Others point to the authorities' necessity to rely on administrative resources. Yuri Korgunyuk, a political expert at the INDEM Foundation, said the party has little room for experimenting with other methods because the present tactics form such a significant portion of its foundation. "United Russia was built on and with administrative resources, and functions only through administrative resources," he said. "This series of violations simply shows us that there's nothing else to United Russia besides administrative resources and the monopoly over information on the major television stations ­ just the open violation of the law."

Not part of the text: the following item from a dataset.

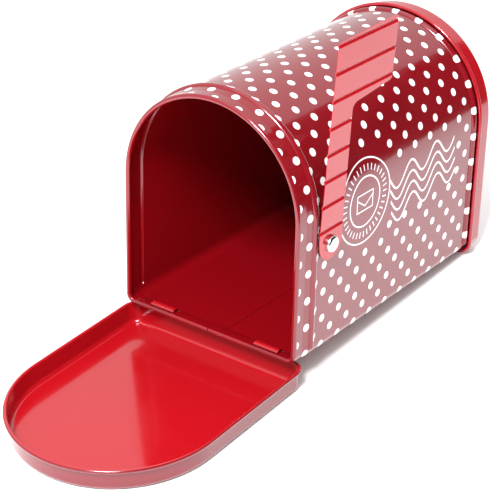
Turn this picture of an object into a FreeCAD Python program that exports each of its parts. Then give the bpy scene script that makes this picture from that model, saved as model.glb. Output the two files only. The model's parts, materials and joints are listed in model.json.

Both Mukhin and Korgunyuk agreed that however much Putin attempts to distance himself from United Russia, the party's dropping popularity is as much a reflection of the population's support for him as for his party. "Earlier there was certain stability with Putin, and you could've put him at the helm and he would've carried the entire campaign on his own. But now that doesn't even work ­ just look at how he was booed [in an appearance at Moscow's Olympic Stadium] last night."